My suggestion about returning his attention to the turkey served as a reminder to Artie that he was holding a long thin knife in a provocative manner while speaking with a pair of police officers. He glanced at the blade, then at us. His face at that moment was priceless-he was the guy going through security at the airport who’d just remembered he’d forgotten to take his Mac-10 out of his carry-on.

Oops.

Artie slowly moved the knife behind his back, as though Carmen and I wouldn’t notice he was still holding the thing.

Good move, Artie.

Sometimes I really love my job. Put them under enough stress, and most people are endlessly entertaining.

Big sister returned ten seconds later, breathless. For the first few moments after she reentered the kitchen, she couldn’t make her mouth work. I had already started looking around for the basement stairs when she finally cried out, “I couldn’t find her. And the bathtub was dry.”

Carmen was halfway through the door. She demanded, “The basement stairs? Where are they?”

My cell phone rang. I should’ve been following after Carmen and grabbing my handgun in order to mount a search-and-rescue mission to the basement, but I grabbed the phone instead.

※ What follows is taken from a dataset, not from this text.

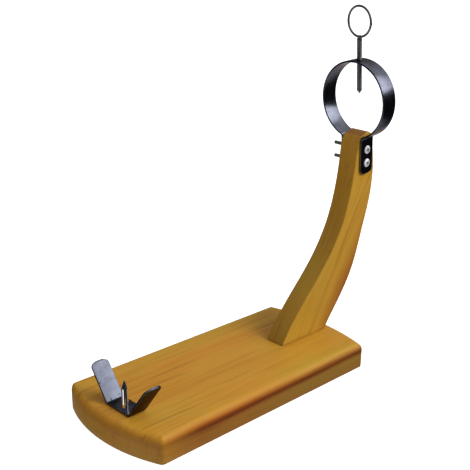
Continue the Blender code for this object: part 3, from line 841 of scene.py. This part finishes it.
def make_spike():
    low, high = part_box("cradle_spike")
    place = middle("cradle_spike")
    radius, point = (high.x - low.x) / 2, 12 * MM
    length = high.z - low.z
    thread_top = board_top - low.z - 8 * MM
    stations = [(0, 0), (radius - 0.8 * MM, 0)]
    stations += list(threaded(radius, 0.8 * MM, thread_top, M8_PITCH, 0.5 * MM))
    shoulder = length - point
    stations += [(radius, thread_top + 0.001), (radius, shoulder - 1.2 * MM)]
    for i in range(1, 6):
        t = i / 6
        stations.append((radius * (1 - 0.06 * t * t), shoulder - 1.2 * MM + 2.0 * MM * t))
    for i in range(1, 12):
        t = i / 12
        stations.append((radius * 0.92 * (1 - t) ** 0.92, shoulder + 1.0 * MM + (point - 1.0 * MM) * t))
    stations.append((0, length))
    spike = lathe("chrome_spike", stations, Matrix.Translation((place.x, place.y, low.z)), 56, M8_PITCH, 50)
    finish_piece(spike, chrome, "stand", "bright_steel", "cradle_spike")


def make_pin_rod():
    stations = [(0, 0), (PIN_RADIUS - 0.5 * MM, 0), (PIN_RADIUS - 0.1 * MM, -0.5 * MM)]
    stations += list(threaded(PIN_RADIUS, -2 * MM, PIN_POINT + 0.5 * MM - PIN_LENGTH, PIN_PITCH, 0.3 * MM))
    stations += [(PIN_RADIUS - 0.15 * MM, PIN_POINT - PIN_LENGTH), (0, -PIN_LENGTH)]
    matrix = axes_to(pin_at(PIN_ABOVE_COLLAR), pin_direction(), RING_AXIS)
    rod = lathe("eye_screw_rod", stations, matrix, 36, PIN_PITCH, 60)
    finish_piece(rod, dark_rod, "eye_screw_rod", "blackened_steel", "pin_rod")


def make_pin_ring():
    """The wire eye, with the small kink of its butt joint, and the bead of weld that holds it on the rod."""
    rings = []
    steps = 128
    for i in range(steps):
        turn = 2 * math.pi * i / steps
        kink = math.exp(-((turn - 2 * math.pi + 1.45) / 0.06) ** 2)
        reach = PIN_RING_RADIUS + 0.35 * MM * kink
        size = PIN_RING_WIRE * (1 + 0.2 * kink)
        centre = Vector((0, math.sin(turn), -math.cos(turn))) * reach
        out = centre.normalized()
        rings.append([centre + (out * math.cos(a) + X_AXIS * math.sin(a)) * size
                      for a in (2 * math.pi * k / 20 for k in range(20))])
    ring = from_rings("eye_screw_ring", rings, close=True, smooth_angle=80)
    bead_rings = []
    for i in range(13):
        t = i / 12
        height = -PIN_RING_RADIUS - PIN_RING_WIRE + 3.4 * MM * t
        swell = math.sqrt(max(0.0, 1 - (2 * t * 0.82 - 0.82) ** 2))
        size = 3.2 * MM * swell if 0 < t < 1 else 1.6 * MM
        points = circle(size, height, 28)
        for point in points:
            lump = noise.noise(Vector((point.x * 600, point.y * 600, point.z * 600 + 3)))
            point.x *= 1 + 0.16 * lump
            point.y *= 1 + 0.16 * lump
        bead_rings.append(points)
    bead = from_rings("bead", bead_rings, smooth_angle=80)
    join = ring.modifiers.new("Weld", "BOOLEAN")
    join.operation = "UNION"
    join.solver = "EXACT"
    join.object = bead
    baked(ring)
    bpy.data.objects.remove(bead)
    ring.data.shade_smooth()
    ring.data.set_sharp_from_angle(angle=math.radians(70))
    centre = pin_at(PIN_ABOVE_COLLAR + GAP + PIN_RING_RADIUS + PIN_RING_WIRE)
    facing = RING_AXIS * math.cos(PIN_RING_TURN) - Y_AXIS * math.sin(PIN_RING_TURN)
    ring.data.transform(axes_to(centre, pin_direction(), facing))
    finish_piece(ring, dark_rod, "eye_screw_ring", "blackened_steel", "pin_ring")


def make_foot_screws():
    for node in FOOT_SCREWS:
        low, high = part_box(node)
        place = middle(node)
        length = high.z - low.z
        head, shank = FOOT_SCREW_HEAD, FOOT_SCREW_SHANK
        stations = [(0, 0), (head - 0.2 * MM, 0), (head, 0.2 * MM), (shank, head - shank), (shank, 24 * MM)]
        stations += list(threaded(shank, 24.2 * MM, length - 8 * MM, WOOD_PITCH, 0.9 * MM, 9))
        stations += [(shank * 0.6, length - 4 * MM), (0, length)]
        matrix = Matrix.Translation((place.x, place.y, low.z))
        screw = lathe(node.replace("arm_screw", "wood_screw"), stations, matrix, 36, WOOD_PITCH)
        face = axes_to(Vector((place.x, place.y, low.z)), -Z_AXIS)
        carve(screw, cross_recess(6.4 * MM, 2.2 * MM, 1.3 * MM, face))
        finish_piece(screw, zinc, "stand", "zinc_plated_steel", node)


def make_foot_dowels():
    for node in FOOT_DOWELS:
        low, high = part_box(node)
        place = middle(node)
        radius, length = (high.x - low.x) / 2, high.z - low.z

        def flute(angle):
            return -0.35 * MM * (0.5 + 0.5 * math.cos(18 * angle))

        heights = [0.0, 0.3, 0.7, 1.0]
        rings = [circle(radius - MM * (1 - h), h * MM, 108, flute) for h in heights]
        rings += [circle(radius - MM * (1 - h), length - h * MM, 108, flute) for h in reversed(heights)]
        dowel = from_rings(node.replace("arm_dowel", "fluted_dowel"), rings, smooth_angle=30)
        dowel.data.transform(Matrix.Translation((place.x, place.y, low.z)))
        finish_piece(dowel, beech, "stand", "dowel_beech", node)


make_board()
make_arm()
make_collar()
make_cradle()
make_collar_screws()
make_nuts()
make_washer()
make_spike()
make_pin_rod()
make_pin_ring()
make_foot_screws()
make_foot_dowels()


# ---------------------------------------------------------------- floor, light and camera


def make_floor():
    mesh = bpy.data.meshes.new("floor")
    bm = bmesh.new()
    bmesh.ops.create_grid(bm, x_segments=1, y_segments=1, size=20)
    bm.to_mesh(mesh)
    bm.free()
    floor = link(bpy.data.objects.new("floor", mesh))
    n = Nodes("floor_white")
    grain = n.noise(n.place, 3.0, 2.0)
    colour = n.mix(n.grey(grain, 0.3, 0.7), (0.5, 0.5, 0.5), (0.52, 0.52, 0.52))
    n.drive(Base_Color=colour, Roughness=0.9, Emission_Color=(1.0, 1.0, 1.0, 1.0), Emission_Strength=0.93)
    mesh.materials.append(n.material)
    floor.visible_glossy = False
    floor.visible_diffuse = False


def make_world():
    world = bpy.data.worlds.new("studio")
    bpy.context.scene.world = world
    world.use_nodes = True
    tree = world.node_tree
    background = tree.nodes["Background"]

    def node(kind, inputs, **settings):
        made = tree.nodes.new(kind)
        for key, value in settings.items():
            setattr(made, key, value)
        for key, value in inputs.items():
            if isinstance(value, bpy.types.NodeSocket):
                tree.links.new(value, made.inputs[key])
            else:
                made.inputs[key].default_value = value
        return made

    def ramped(value, low, high, out_low, out_high):
        inputs = {"Value": value, "From Min": low, "From Max": high, "To Min": out_low, "To Max": out_high}
        return node("ShaderNodeMapRange", inputs, interpolation_type="SMOOTHSTEP").outputs["Result"]

    def math_node(operation, a, b):
        return node("ShaderNodeMath", {0: a, 1: b}, operation=operation).outputs[0]

    def towards(axis):
        return node("ShaderNodeVectorMath", {0: direction, 1: axis}, operation="DOT_PRODUCT").outputs["Value"]

    direction = tree.nodes.new("ShaderNodeTexCoord").outputs["Generated"]
    height = node("ShaderNodeSeparateXYZ", {"Vector": direction}).outputs["Z"]
    softbox = towards(SOFTBOX)
    beyond = towards(BACKDROP)
    aside = towards(SIDE_CARD)
    wide = ramped(softbox, 0.15, 0.8, 0.3, 1.0)
    glow = ramped(softbox, 0.88, 0.99, 0.0, 2.7)
    upper = math_node("MULTIPLY", math_node("ADD", wide, glow), ramped(height, 0.22, 0.32, 0.0, 1.0))
    pale = math_node("ADD", ramped(beyond, 0.70, 0.95, 0.0, 1.0), ramped(aside, 0.93, 0.985, 0.0, 1.3))
    table = ramped(height, -0.5, -0.75, 0.0, 0.9)
    lower = math_node("ADD", math_node("MULTIPLY", pale, ramped(height, 0.0, 0.1, 1.0, 0.0)), table)
    lit = math_node("ADD", math_node("ADD", upper, lower), 0.02)
    seen = tree.nodes.new("ShaderNodeLightPath").outputs["Is Camera Ray"]
    total = math_node("MAXIMUM", lit, seen)
    background.inputs["Color"].default_value = (0.95, 0.97, 1.0, 1.0)
    tree.links.new(total, background.inputs["Strength"])


def make_light(name, direction, distance, size, power):
    """A soft square light that shows in no reflection, aimed at the middle of the stand."""
    light = bpy.data.lights.new(name, "AREA")
    light.size = size
    light.energy = power
    obj = link(bpy.data.objects.new(name, light))
    towards = Vector(direction).normalized()
    obj.matrix_world = axes_to(LIGHTS_AIM + towards * distance, towards)
    obj.visible_glossy = False


def make_camera():
    camera = bpy.data.cameras.new("camera")
    camera.sensor_width = 36.0
    camera.lens = CAMERA_LENS
    camera.shift_x, camera.shift_y = CAMERA_SHIFT
    camera.clip_start = 0.05
    camera.clip_end = 60.0
    obj = link(bpy.data.objects.new("camera", camera))
    flat = math.cos(CAMERA_ELEVATION)
    back = Vector((math.sin(CAMERA_AZIMUTH) * flat, -math.cos(CAMERA_AZIMUTH) * flat,
                   math.sin(CAMERA_ELEVATION)))
    right = (-back).cross(Z_AXIS).normalized()
    up = right.cross(-back)
    turned_right = right * math.cos(CAMERA_ROLL) + up * math.sin(CAMERA_ROLL)
    turned_up = up * math.cos(CAMERA_ROLL) - right * math.sin(CAMERA_ROLL)
    matrix = Matrix((turned_right, turned_up, back)).transposed().to_4x4()
    matrix.translation = CAMERA_TARGET + back * CAMERA_DISTANCE
    obj.matrix_world = matrix
    bpy.context.scene.camera = obj


make_floor()
make_world()
make_light("key", (0.45, -0.75, 0.75), 2.2, 1.2, 29.0)
make_light("overhead", (0.1, -0.1, 1.0), 2.2, 1.4, 2.0)
make_light("left", (-0.9, -0.2, 0.3), 2.4, 1.2, 14.0)
make_camera()
bpy.context.scene.view_settings.view_transform = "Standard"
bpy.context.scene.view_settings.look = "None"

The caller ID? I held it at full arm’s length from my aging eyes. What did it read?

To Carmen, I said, “It’s Gibbs.”

Carmen instantly recognized the possible implications. She stopped in her tracks and stared at me. Her big gun dropped from the ready position until it was pointing vaguely at my feet.

Artie’s wife asked, “Who is Gibbs?”

“Yeah,” I said into the phone.

“He’s here, Sam! Sterling is here. Oh my God. Oh my God. Help me!” Gibbs was frantic.

I pulled the phone away from my ear, covered the microphone, and said to Carmen. “Sterling’s in Vail.”

Artie’s wife asked, “Who is Sterling?”

Carmen said, “So where’s Holly?”

The big sister said, “She didn’t take a bath. The tub’s dry.”

I lifted the phone back beside my ear just in time to hear Gibbs’s frenetic whisper, “Help me!”

SIXTY-FIVE

ALAN

The house was calm when I got home from the two-act farce I’d produced at my office.

The meeting with Jim Zebid had been brief and relatively cordial. He seemed surprised by my revelation that some of the same lapses in confidentiality that had been plaguing my practice were also plaguing my partner’s practice next door. I went into a long explanation about the design of the soundproofing of the interior walls of the offices and why we had ruled out the possibility of eavesdroppers. I then revealed that my partner and I were planning to interview the couple who cleaned the offices for us the next day, and that we suspected that one or both of them may have found a way to get into our locked filing cabinets.